As melhores estratégias da administração pública são aquelas que permitem os licitantes disputarem de modo mais eficiente, reduzindo custos para a contratação pública e revelando mais informações. Robôs não devem ser apenas permitidos, devem ser estimulados.

Se a Administração deve respeitar a isonomia, na gestão do procedimento licitatório e em suas atividades administrativas, as empresas devem buscar constante diferenciação, evoluindo em suas técnicas e estratégicas. Impor isonomia ao mercado é algo contrário aos valores da livre iniciativa, um dos fundamentos da República Federativa do Brasil.
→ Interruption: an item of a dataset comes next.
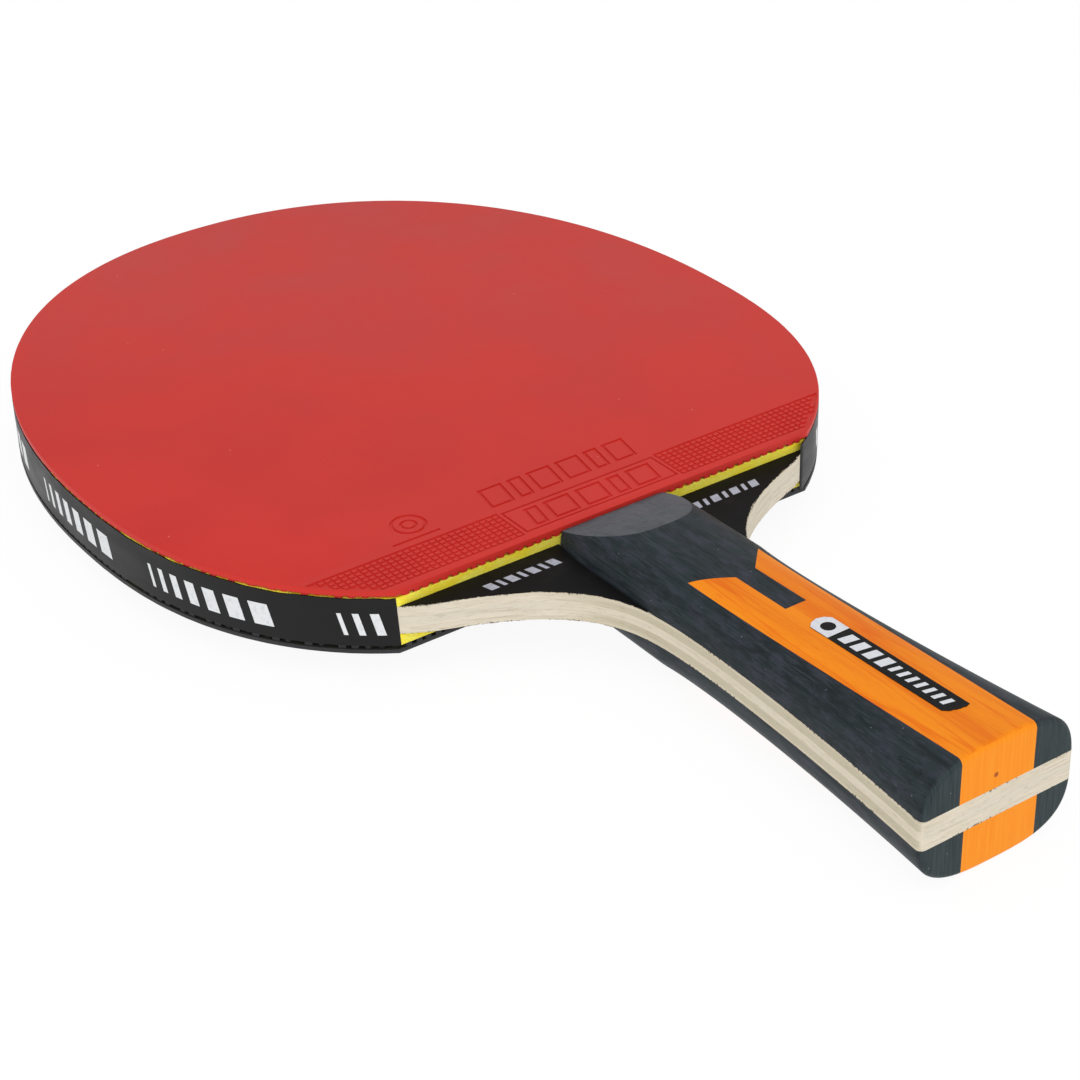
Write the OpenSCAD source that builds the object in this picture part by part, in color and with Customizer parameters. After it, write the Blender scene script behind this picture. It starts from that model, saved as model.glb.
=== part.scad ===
// Table tennis paddle: a five-ply wooden blade with a red rubber on the front, a black rubber on the
// back, black edge tape round the head, and a flared handle built up from dark and orange wood strips.
//
// Frame: X across the paddle, +Y along the handle towards the tip of the head, +Z out of the red
// playing face. X = 0 is the symmetry plane. Z = 0 is the lowest point of the handle's back, and
// Y = 0 is halfway along the whole paddle. Millimetres.
//
// Inside the modules the blade is drawn flat about Z = 0 with Y = 0 at the straight cut edge of the
// rubbers. place() moves that drawing into the frame above.

/* [Head] */
// width of the wooden head, side to side
head_w = 151; // [130:0.5:170]
// distance from the cut edge of the rubbers to the tip of the head
head_l = 157.8; // [140:0.05:175]
// distance from the cut edge of the rubbers to the widest line of the head
widest_y = 66; // [60:0.5:72]
// squareness of the tip half of the outline, where 2 is an ellipse
tip_power = 2.15; // [2:0.05:2.6]
// squareness of the handle half of the outline
base_power = 2.4; // [2.2:0.05:2.8]
// length of the handle half of the outline, if it ran on to a point at x = 0
base_reach = 77.15; // [74:0.05:84]

/* [Shoulders] */
// distance below the cut edge where the head's outline turns into the shoulder curve
shoulder_y = 3; // [2:0.5:6]
// length of the shoulder curve down to where it has fully run into the handle's sides
shoulder_l = 50; // [36:1:56]
// how quickly the shoulder curve closes on the handle
shoulder_power = 4.9; // [2.5:0.1:5.5]

/* [Blade plies] */
// thickness of the middle ply
core_t = 1.7; // [1:0.1:3]
// thickness of each ply next to the middle one
inner_t = 1.4; // [0.8:0.1:2]
// thickness of each outside ply
face_t = 0.55; // [0.3:0.05:1]

/* [Rubbers] */
// thickness of the sponge under the red sheet
sponge_front_t = 1.9; // [1:0.1:2.3]
// thickness of the sponge under the black sheet
sponge_back_t = 2.4; // [1:0.1:2.6]
// thickness of the red top sheet's skin, without its pimples
skin_front_t = 1.1; // [0.6:0.05:1.4]
// thickness of the black top sheet's skin
skin_back_t = 0.85; // [0.6:0.05:1.4]
// height of the pimples between the red skin and its sponge
pimple_front_h = 0.5; // [0.4:0.05:1.4]
// height of the pimples between the black skin and its sponge
pimple_back_h = 0.75; // [0.4:0.05:1.4]
// radius of a pimple
pimple_r = 0.75; // [0.5:0.05:0.9]
// spacing of the pimples along the edge of the sheet
pimple_pitch = 2.4; // [2:0.1:4]
// how far the top sheets stand out beyond the edge of the wood
sheet_lap = 0.25; // [0:0.05:0.6]
// depth of the line engraved across each top sheet near the cut edge
line_depth = 0.15; // [0.05:0.05:0.4]

/* [Edge tape] */
// thickness of the edge tape
tape_t = 0.25; // [0.2:0.05:1]
// how far the tape's upper edge stops short of the front sponge's upper edge
tape_gap = 0.1; // [0.05:0.05:1]
// how much higher the tape's upper edge stands at its right-hand end
tape_rise = 0.5; // [0:0.05:0.5]
// number of steps of the outline, counted back from that end, over which the tape rises
tape_rise_n = 24; // [8:1:40]
// how far the tape's right-hand end runs on past the cut edge of the rubbers
tape_tail = 1.5; // [0:0.1:2.5]

/* [Handle] */
// distance from the cut edge of the rubbers to the end of the handle
handle_l = 101.5; // [90:0.5:115]
// width of the handle at its narrowest
waist_w = 24.6; // [20:0.2:28]
// width of the handle at its end
butt_w = 33.1; // [29:0.1:36]
// distance from the cut edge to where the handle starts to flare
flare_y = 42; // [38:1:55]
// how late the flare opens, where 2 is a parabola
flare_power = 1.7; // [1.4:0.1:2.6]
// thickness of the whole handle beside the rubbers, before its bevel is cut
neck_h = 21; // [18:0.2:24]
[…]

Coibir o uso de ferramentas tecnológicas que, sem ardis ou trapaças, ampliam a capacidade competitiva do fornecedor, é algo contraditório para uma Administração Pública que avança, embora ainda claudicante, na utilização de ferramentas similares, com as mesmas finalidades de ampliação da eficiência, mitigação de riscos ou redução custos.
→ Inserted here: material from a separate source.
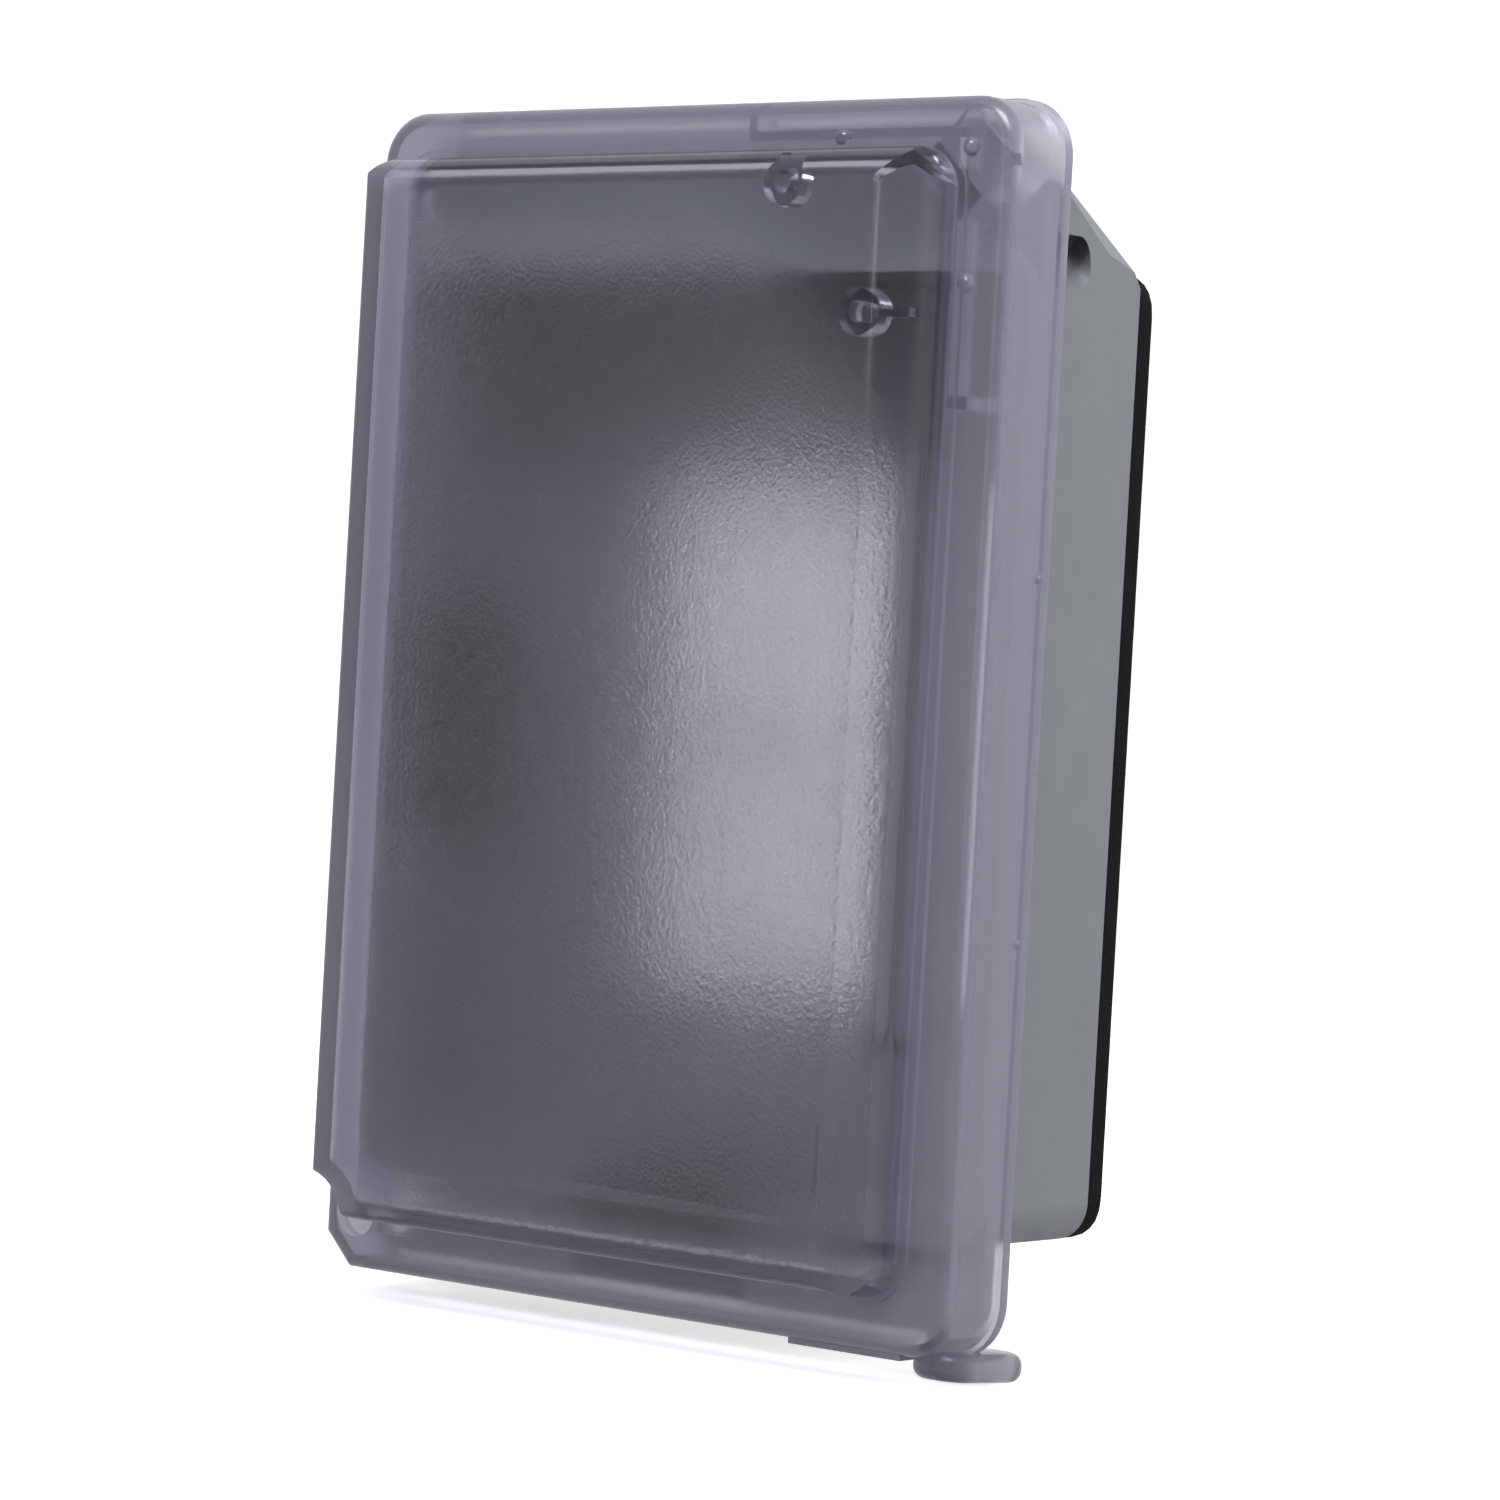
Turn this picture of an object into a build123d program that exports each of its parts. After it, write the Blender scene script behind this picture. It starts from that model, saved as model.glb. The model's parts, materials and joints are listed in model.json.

A licitação não pode fazer como o personagem Richard Collier que não vive o presente por estar aprisionado mentalmente em algum lugar do passado. Escutemos a lição de Belchior, eternizada na voz de Elis Regina, “o novo sempre vem”!


[1] Procurador do Ministério Público de Contas da Paraíba. Professor Universitário. Já foi membro da Procuradoria da Fazenda Nacional. Bacharel em Direito, economista e mestrando em Economia em Chicago.

[2] Advogado da União. Doutorando em Direito do Estado e Regulação. Mestre em Direito Econômico. Pós-graduado em Direito tributário. Pós-graduado em Ciências Jurídicas. Membro da Câmara Permanente de Licitações e Contratos da Consultoria Geral da União. Autor de diversos livros jurídicos, entre eles: Leis de licitações públicas comentadas (11ª Edição. Ed. JusPodivm); Direito Administrativo (10ª Edição. Ed. Jus Podivm); Licitações e contratos para as empresas estatais (2ª Edição. Ed. Jus Podivm) e Improbidade administrativa (4ª Edição. Ed. Jus Podivm).

[3] Neste sentido, vale citar os softwares Alice e Monica, utilizados pelo TCU para identificar irregularidades em licitações, além de outras ferramentas tecnológicas adotadas pela CGU e diversos Tribunais de Contas e Controladorias estaduais.